The Fremont Bridge is an architectural marvel and one of those things one only needs look at to know this is Portland. It is north of the city center, for those of you who aren't of here, and both the east and the west ends are in industrial areas (which are getting less industrial by the day, given that this is Portland, but they still wear that heritage proudly.

The Kaiser medical complex at the top of the hill on North Interstate Avenue faces that area and provides some vantages that look more blue-collar worker than the effete population that seems to be washing in like a tide.


The growing (!) city in the background, but in the foreground, the old, grubby, working, Albina rail yard side of old Portland which, while the character of the work seems to have changed a little, still looks the way it did thirty years ago, only if you don't look too close.

There are artist's studios down there now.
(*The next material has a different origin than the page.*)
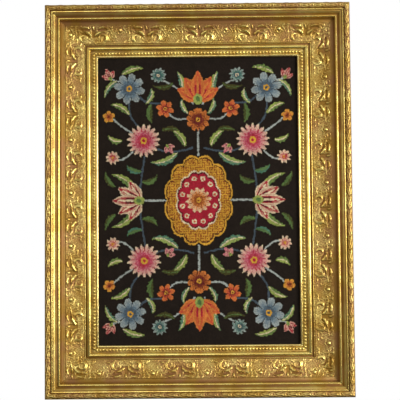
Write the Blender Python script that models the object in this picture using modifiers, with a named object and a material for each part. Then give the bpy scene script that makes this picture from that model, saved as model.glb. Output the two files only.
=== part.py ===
"""A pictorial-size pile rug in a carved and gilded picture frame.

Four mitred rails of one scooped moulding hold a flat rug in the rebate behind their sight edge.
The frame hangs upright: its back lies in the plane y = 0, it faces -Y, and +Z is up. The origin
is on the back of the top rail, half way along it and half way across its flat.
"""

import math

import bmesh
import bpy
from mathutils import Vector

MM = 0.001

# The frame, in millimetres
FRAME_WIDTH = 648.0
FRAME_HEIGHT = 835.0
RAIL_WIDTH = 112.0
RAIL_DEPTH = 55.0
MITRE_GAP = 0.3

# The rebate that takes the rug, and the rug
LIP_BACK = 20.5
REBATE_LEDGE = 6.5
RUG_THICKNESS = 7.0
RUG_GAP = 0.3
RUG_ROUNDING = 1.2

# The moulding's members, as distances in from the outer edge
OUTER_BEAD_RADIUS = 6.6
FIRST_FILLET = (13.6, 16.4)
FIRST_FILLET_HEIGHT = 50.2
SLOPE_END = (21.9, 47.3)
STEP_RADIUS = 5.0
SECOND_FILLET_RADIUS = 2.4
FRIEZE_START = 42.0
FRIEZE_END = 82.0
FRIEZE_LOW = 26.0
FRIEZE_FALL = 8.3
INNER_FILLET = (82.3, 84.2)
INNER_FILLET_HEIGHT = 27.8
GROOVE_HEIGHT = 24.6
TORUS_CENTRE = (91.9, 26.0)
TORUS_RADIUS = 4.6
PEARL_CENTRE = (102.3, 24.6)
PEARL_RADIUS = 3.6
LIP_CENTRE = (109.3, 24.2)
LIP_SIZE = (2.7, 2.6)

# The carved frieze: one repeat is a pair of facing scrolls with a fan of leaves between them
REPEAT = 113.0
CELLS_PER_REPEAT = 24
FRIEZE_ROWS = 10
EDGE_FADE = 4.0
SCROLL_CENTRE = (18.8, 24.0)
SCROLL_RADIUS = 8.8
SCROLL_HALF_WIDTH = 4.3
SCROLL_HEIGHT = 4.2
SCROLL_EYE_RADIUS = 3.6

# Leaves and buds of half a repeat, each from one end to the other along the rail and across it,
# from the middle of the pair and from the frieze's outer edge
LEAVES = (
    # along 1, across 1, along 2, across 2, half width, height
    (0.0, 20.0, 0.0, 4.0, 4.0, 3.2),
    (4.7, 16.0, 14.0, 12.0, 3.8, 4.0),
    (14.0, 12.0, 24.0, 8.0, 3.6, 4.0),
    (14.0, 4.0, 28.0, 4.0, 3.4, 3.2),
    (33.0, 24.0, 42.0, 16.0, 3.6, 2.8),
    (42.0, 16.0, 47.0, 8.0, 3.6, 2.8),
    (33.0, 36.0, 47.0, 32.0, 3.8, 2.4),
    (56.5, 32.0, 56.5, 24.0, 3.8, 2.4),
    (56.5, 11.5, 56.5, 12.5, 5.6, 4.2),
    (0.0, 36.0, 5.0, 32.0, 3.8, 2.4),
)

# The first pair's middle on each rail, from the corner where the rail starts
FIRST_PAIR = {"bottom_rail": 56.0, "right_rail": 56.0, "top_rail": 93.6, "left_rail": 5.0}

FLAT_BACK = RAIL_WIDTH - REBATE_LEDGE
TOP_EDGE = FLAT_BACK / 2
BOTTOM_EDGE = TOP_EDGE - FRAME_HEIGHT
MIDDLE = (TOP_EDGE + BOTTOM_EDGE) / 2

GILDING = (0.46, 0.27, 0.07)
RUG_BLACK = (0.012, 0.010, 0.013)


def clear_scene():
    """Start from an empty scene."""
    for thing in list(bpy.data.objects):
        bpy.data.objects.remove(thing, do_unlink=True)


def finish(name, colour, roughness, metallic):
    """A plain Principled material."""
    material = bpy.data.materials.new(name)
    material.use_nodes = True
    shader = material.node_tree.nodes["Principled BSDF"]
    shader.inputs["Base Color"].default_value = (*colour, 1.0)
    shader.inputs["Roughness"].default_value = roughness
    shader.inputs["Metallic"].default_value = metallic
    return material


def arc(centre, sizes, start, end, steps):
    """Points of an elliptic arc in the section, with angles in degrees."""
    points = []
    for step in range(steps + 1):
        angle = math.radians(start + (end - start) * step / steps)
        across = centre[0] + sizes[0] * math.cos(angle)
        height = centre[1] + sizes[1] * math.sin(angle)
        points.append((across, height))
    return points


def frieze_ground(across):
    """Height of the scooped ground that the carving stands on."""
    share = (FRIEZE_END - across) / (FRIEZE_END - FRIEZE_START)
    return FRIEZE_LOW + FRIEZE_FALL * share * share


def moulding_section():
    """The moulding's section, as distance in from the outer edge and height above the back."""
    bead = OUTER_BEAD_RADIUS
    fillet = SECOND_FILLET_RADIUS
    step_centre = (SLOPE_END[0] + STEP_RADIUS, SLOPE_END[1])
    fillet_centre = (step_centre[0] + fillet, step_centre[1] - STEP_RADIUS)
    cove_centre = (FRIEZE_START, fillet_centre[1])
    cove_width = FRIEZE_START - fillet_centre[0] - fillet
    cove_fall = fillet_centre[1] - frieze_ground(FRIEZE_START)
    points = [(0.0, 0.0)]
    points += arc((bead, RAIL_DEPTH - bead), (bead, bead), 180, 0, 6)
    points += [(across, FIRST_FILLET_HEIGHT) for across in FIRST_FILLET]
    points += arc(step_centre, (STEP_RADIUS, STEP_RADIUS), 180, 270, 3)
    points += arc(fillet_centre, (fillet, fillet), 180, 0, 4)[1:]
    points += arc(cove_centre, (cove_width, cove_fall), 180, 270, 4)[1:-1]
    row = (FRIEZE_END - FRIEZE_START) / FRIEZE_ROWS
    frieze = [FRIEZE_START + row * number for number in range(FRIEZE_ROWS + 1)]
    points += [(across, frieze_ground(across)) for across in frieze]
    points += [(across, INNER_FILLET_HEIGHT) for across in INNER_FILLET]
    points += [(INNER_FILLET[1] + 0.3, GROOVE_HEIGHT)]
    points += [(TORUS_CENTRE[0] - TORUS_RADIUS, GROOVE_HEIGHT)]
    points += arc(TORUS_CENTRE, (TORUS_RADIUS, TORUS_RADIUS), 180, 0, 6)
    points += [(TORUS_CENTRE[0] + TORUS_RADIUS, GROOVE_HEIGHT)]
    points += arc(PEARL_CENTRE, (PEARL_RADIUS, PEARL_RADIUS), 180, 0, 4)
    points += arc(LIP_CENTRE, LIP_SIZE, 180, 0, 4)
    points += [(RAIL_WIDTH, LIP_BACK)]
    points += [(FLAT_BACK, LIP_BACK)]
    points += [(FLAT_BACK, 0.0)]
    return points


def ridge(along, across, leaf):
    """Height of one rounded leaf or bud at a point."""
    start = Vector(leaf[0:2])
    line = Vector(leaf[2:4]) - start
    offset = Vector((along, across)) - start
    share = max(0.0, min(1.0, offset.dot(line) / line.length_squared))
    distance = (offset - line * share).length
    return leaf[5] * max(0.0, 1.0 - (distance / leaf[4]) ** 2)


def carving(along, across):
    """Height of the carving above its ground at a place on the rail."""
    side = abs((along + REPEAT / 2) % REPEAT - REPEAT / 2)
    depth = across - FRIEZE_START
    from_eye = math.hypot(side - SCROLL_CENTRE[0], depth - SCROLL_CENTRE[1])
    ring = 1.0 - ((from_eye - SCROLL_RADIUS) / SCROLL_HALF_WIDTH) ** 2
    eye = 1.0 - (from_eye / SCROLL_EYE_RADIUS) ** 2
    heights = [SCROLL_HEIGHT * ring, SCROLL_HEIGHT * eye]
    heights += [ridge(side, depth, leaf) for leaf in LEAVES]
    frieze_width = FRIEZE_END - FRIEZE_START
    fade = min(1.0, depth / EDGE_FADE, (frieze_width - depth) / EDGE_FADE)
    return max(0.0, fade * max(heights))


def runs_along(edge):
    """True for an edge that lies along the rail."""
    return abs(edge.verts[0].co.x - edge.verts[1].co.x) > 0.01 * MM


def in_frieze(vertex, margin):
    """True for a point on the frieze, widened by a margin on both sides."""
    across = vertex.co.z / MM
    front = -vertex.co.y / MM > LIP_BACK
    return front and FRIEZE_START - margin < across < FRIEZE_END + margin


def cut_mitre(bm, along, outwards):
    """Cut the bar at 45 degrees through a corner, and close the cut."""
    normal = Vector((outwards, 0.0, 1.0)).normalized()
    corner = Vector((along * MM, 0.0, 0.0)) - normal * MITRE_GAP / 2 * MM
    everything = bm.verts[:] + bm.edges[:] + bm.faces[:]
    bmesh.ops.bisect_plane(bm, geom=everything, dist=1e-7, plane_co=corner, plane_no=normal, clear_outer=True)
    open_edges = [edge for edge in bm.edges if edge.is_boundary]
    bmesh.ops.holes_fill(bm, edges=open_edges, sides=0)


def make_rail(name, length, gilding):
    """One mitred rail, with its start corner at the origin and its outer edge along +X."""
    first_pair = FIRST_PAIR[name]
    start = first_pair - REPEAT
    repeats = math.ceil((length - start) / REPEAT)
    bm = bmesh.new()
    section = [bm.verts.new((start * MM, -height * MM, across * MM)) for across, height in moulding_section()]
    end_face = bm.faces.new(section)
    pushed = bmesh.ops.extrude_face_region(bm, geom=[end_face])["geom"]
    far_points = [item for item in pushed if isinstance(item, bmesh.types.BMVert)]
    bmesh.ops.translate(bm, verts=far_points, vec=(repeats * REPEAT * MM, 0.0, 0.0))

    lengthways = [edge for edge in bm.edges if runs_along(edge)]
    carved = [edge for edge in lengthways if in_frieze(edge.verts[0], 0.1)]
    bmesh.ops.subdivide_edges(bm, edges=carved, cuts=repeats * CELLS_PER_REPEAT - 1)
    for vertex in bm.verts:
        if in_frieze(vertex, -0.1):
            vertex.co.y -= carving(vertex.co.x / MM - first_pair, vertex.co.z / MM) * MM

    cut_mitre(bm, 0.0, -1.0)
    cut_mitre(bm, length, 1.0)
    bmesh.ops.triangulate(bm, faces=bm.faces, quad_method="SHORT_EDGE")
    bmesh.ops.recalc_face_normals(bm, faces=bm.faces)
    mesh = bpy.data.meshes.new(name)
    bm.to_mesh(mesh)
    bm.free()
    mesh.materials.append(gilding)
    mesh.shade_smooth()
    mesh.set_sharp_from_angle(angle=math.radians(35))
    return bpy.data.objects.new(name, mesh)


def make_frame(parts):
    """The four rails, each turned a quarter further round the frame than the last."""
    gilding = finish("gilded_moulding", GILDING, 0.38, 0.85)
    half = FRAME_WIDTH / 2
    places = (
        # name, length, quarter turns, corner that it starts from
        ("bottom_rail", FRAME_WIDTH, 0, (-half, BOTTOM_EDGE)),
        ("right_rail", FRAME_HEIGHT, -1, (half, BOTTOM_EDGE)),
        ("top_rail", FRAME_WIDTH, 2, (half, TOP_EDGE)),
        ("left_rail", FRAME_HEIGHT, 1, (-half, TOP_EDGE)),
    )
    for name, length, turns, corner in places:
        rail = make_rail(name, length, gilding)
        rail.rotation_euler = (0.0, turns * math.pi / 2, 0.0)
        rail.location = (corner[0] * MM, 0.0, corner[1] * MM)
        parts.objects.link(rail)


def make_rug(parts):
    """The rug, flat in the rebate, its pile just behind the lip."""
    width = FRAME_WIDTH - 2 * FLAT_BACK - 2 * RUG_GAP
    height = FRAME_HEIGHT - 2 * FLAT_BACK - 2 * RUG_GAP
    pile_face = LIP_BACK - RUG_GAP
    middle = (0.0, -(pile_face - RUG_THICKNESS / 2) * MM, MIDDLE * MM)
    bpy.ops.mesh.primitive_cube_add(size=1.0, location=middle)
    rug = bpy.context.active_object
    rug.name = "rug"
    rug.data.name = "rug"
    rug.scale = (width * MM, RUG_THICKNESS * MM, height * MM)
    bpy.ops.object.transform_apply(location=False, rotation=False, scale=True)
    rounding = rug.modifiers.new("bound edge", "BEVEL")
    rounding.width = RUG_ROUNDING * MM
    rounding.segments = 2
    rug.data.materials.append(finish("black_wool_pile", RUG_BLACK, 0.95, 0.0))
    for collection in list(rug.users_collection):
        collection.objects.unlink(rug)
    parts.objects.link(rug)


clear_scene()
framed_rug = bpy.data.collections.new("framed_rug")
bpy.context.scene.collection.children.link(framed_rug)
make_frame(framed_rug)
make_rug(framed_rug)
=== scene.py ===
import math

import bpy
import numpy as np
from mathutils import Matrix, Vector


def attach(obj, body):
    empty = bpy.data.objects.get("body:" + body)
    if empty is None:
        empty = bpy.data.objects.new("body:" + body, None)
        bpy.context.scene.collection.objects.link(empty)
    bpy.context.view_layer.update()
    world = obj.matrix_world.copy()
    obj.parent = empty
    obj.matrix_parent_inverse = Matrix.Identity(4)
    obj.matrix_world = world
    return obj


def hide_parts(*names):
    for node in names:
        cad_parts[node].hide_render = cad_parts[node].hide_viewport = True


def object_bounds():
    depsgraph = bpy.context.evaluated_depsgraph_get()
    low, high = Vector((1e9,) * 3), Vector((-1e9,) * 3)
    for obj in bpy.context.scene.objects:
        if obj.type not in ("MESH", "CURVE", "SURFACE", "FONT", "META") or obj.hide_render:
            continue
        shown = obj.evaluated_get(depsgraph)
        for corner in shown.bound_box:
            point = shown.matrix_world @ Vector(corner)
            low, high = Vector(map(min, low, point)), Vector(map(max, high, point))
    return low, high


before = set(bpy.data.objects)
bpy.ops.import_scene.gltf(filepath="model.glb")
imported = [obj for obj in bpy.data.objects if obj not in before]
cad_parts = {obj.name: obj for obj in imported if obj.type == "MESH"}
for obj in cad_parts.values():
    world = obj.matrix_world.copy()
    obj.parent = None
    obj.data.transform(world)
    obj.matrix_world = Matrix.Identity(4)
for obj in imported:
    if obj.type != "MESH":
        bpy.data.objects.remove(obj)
cad_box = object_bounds()
MM = 0.001

# The moulding: four mitred lengths of one scooped wooden section, primed, gilded and then rubbed
# with a brown wash that stays in the hollows; the same colour also carries painted shade in the
# recesses. Each is drawn as its section, pushed out to its length, cut through the corners at 45
# degrees and eased along its arrises.

RAIL_WIDTH = 112.0
RAIL_DEPTH = 55.0
LIP_BACK = 20.5
LEDGE = 6.5
MITRE_SETBACK = 0.15
EASING = 0.22
FRIEZE = (42.0, 82.0)
FRIEZE_LOW = 26.0
FRIEZE_FALL = 8.3
BEAD_RADIUS = 6.6
BEAD_CORE = 5.4
PEARL_LINE = 102.3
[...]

I'm not against artists and studios, aspiring to be an actual one with one myself, but it's just kind of a dislocative thing.


There's a cement plant down there. It was going full-throat when we were there, as see above.


Of course, as above, if you pull in close enough, you see the encroachment of the Beautiful New People, with that signature crop of the time, the building crane. They're in full bloom lately.

The Union Pacific yard house's chimney, still more or less unchanged over the ages, holds sentinel duty against a wind of change that threatens to push it over, but who knows? In ten years, it'll be the centerpiece of some lovely lifestyle community maybe.